内面化された同性愛嫌悪と自問自答
※私は同性愛者であると同時にグレイセクシャル、グレイロマンティックと言われるマイノリティに属すが、ここではその件は横に置いておいて、「同性愛者である」ことに注目して話す。
「内面化された同性愛嫌悪」
英語だと「Internalized Homophobia」。
要するに、私は自分が異性愛者ではないことが許せない。同性を魅力的だと感じた時、自分に対し酷い嫌悪感を覚える。
でも私はホモフォビアではない。
本当にささやかな貢献だか、当事者になるまえから同性婚のための署名活動に署名したりしていたし、当事者になってからも気持ちに変化はない。同性愛は罪じゃないし、セクシャリティに関わらずみんな幸せになってほしい。同性婚だって大賛成だ。
ただ、自分だけは例外だ。
他のレズビアンの人が恋をしたら応援するのに、自分が同性に恋をすると「気持ち悪い」と吐き捨てる。
同性愛が罪だなんて微塵も思ったことがないのに、自分が当事者になったとたん罪の意識にさいなまれ、夜な夜な告解室のある教会を検索する。(クリスチャンですらないのに)
べつに誰に責められた訳でもないのに自分のセクシャリティを嫌い、メンタルを壊し、最終的に自死まで考えた。
なんでこんな風に自分だけが許せないのか、なぜこの自分の心臓に自分で刃を立てるような愚行をしているのか、悪癖を辞める方法はあるのか。いままで自分で考えて来たことを書いてみる。
あくまで自分語りなので、苦手な人はそっと閉じることをおすすめする。
内面化された同性愛嫌悪の原因
仮説その1
「自己否定をする癖があり、同性愛は自己否定する材料として大変適していた」
私は自己肯定感が低い。自分を大切にするのは得意ではないし、なにか自分に欠点を見つけると、その欠点をやり玉に上げて自己否定する。
「だからお前はやっぱりだめなんだ」とか、色んな言葉が浮かぶようになる。
こんな私にとって、同性に興奮したことは、前代未聞の大スクープだ。一大欠点だ。いままで大きな失敗もしたことなかったし、無難に暮らしてきたからこんないい餌はなかった。だから自己否定が爆発して、制御不能になったのかもしれない。
仮説その2
「私はいわゆる「普通」の人生を目指していたが、それをぶち壊した同性愛というファクターが許せない」
これは私の好きな小説「宝石商リチャード氏の謎鑑定」にでてくる登場人物とまるっきり同じなのだか、目立つのが苦手で安定志向の私の唯一の夢であり目標は「普通」であり続けることだった。

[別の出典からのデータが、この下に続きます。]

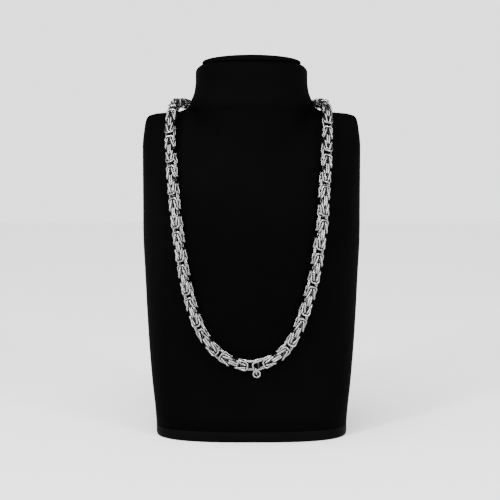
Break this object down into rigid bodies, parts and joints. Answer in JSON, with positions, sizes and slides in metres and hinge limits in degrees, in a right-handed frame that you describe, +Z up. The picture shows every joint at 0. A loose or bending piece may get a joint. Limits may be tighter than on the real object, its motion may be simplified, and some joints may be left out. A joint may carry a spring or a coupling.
{
  "type": "byzantine chain on a neck bust",
  "caption": "A silver byzantine chain necklace of interlocked round-wire links with a small bail and jump ring at its centre, closed round a plain black display bust.",
  "frame": {"origin": "On the surface that the bust stands on, under the middle of the object's box", "axes": "+Z up, -Y toward the front of the bust, +X toward the viewer's right"},
  "size_m": [0.172, 0.1189, 0.299],
  "materials": {
    "bust_velvet": "matte black flocked cover",
    "plinth_black": "matte black base",
    "silver": "polished silver wire, darker in the recesses of the weave"
  },
  "bodies": {
    "root": {"display_bust": "bust_velvet", "base_plinth": "plinth_black", "neck_cap": "bust_velvet", "right_chain": "silver", "left_chain": "silver", "bail_link": "silver", "jump_ring": "silver", "clasp": "silver"}
  },
  "joints": []
}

欲をいえば「普通」よりほんの少し上くらいがベストポジションである。
セクシャリティに気づく前はほぼ理想的なポジションにいた。四大卒、ホワイトカラー、すこし大変だけど総合職。一人暮らしに困らない程度の給料と、少ないけれど気の合う友人。恋人は居なかったが30前に婚活やお見合いをすればいい。順風満帆とはまさにこの事だとおもった。
しかしセクシャリティに気づいたら、一気に私の定義する「普通」からはみ出て、私の人生設計がぶち壊しになった。急に宇宙に放り出されたみたいだった。
30までに結婚。子供までは考えていないが、ボーダーラインは35かな、なんて考えていたのに。結婚すらできない。「普通」じゃない人になってしまう。
そんな恐怖から激しい自己嫌悪になったのではないか。
文字にすると、改めて自分が歪んだ考えの持ち主だと痛感する。
ただここで立ち止まっていてもまた自己嫌悪の材料を増やすだけなので、この仮説を元に自分のセクシャリティに対する嫌悪感をどう薄めていくのか考えてみた。
セクシャリティに対する嫌悪感をどう薄めるか
☆自己否定してしまった後は自分を肯定する言葉を考えてみる
☆だれが言い出したかわからない「普通」なんか忘れて新しい人生設計と人生の目標をつくる
☆心のどこかに潜む同性愛=普通じゃないという考えを改める
この3点が必要かな、と思う。
今回自分の考察を文字に改めることで、自分がまだ同性愛=普通じゃないと考えていることに初めて気づいた。たぶんすぐに変えられるようなことではないけれど、気付けた自分をとりあえず誉めることにする。
同じ一歩でも、0から1と、1から2では雲泥の差があるって昔誰か言っていたし。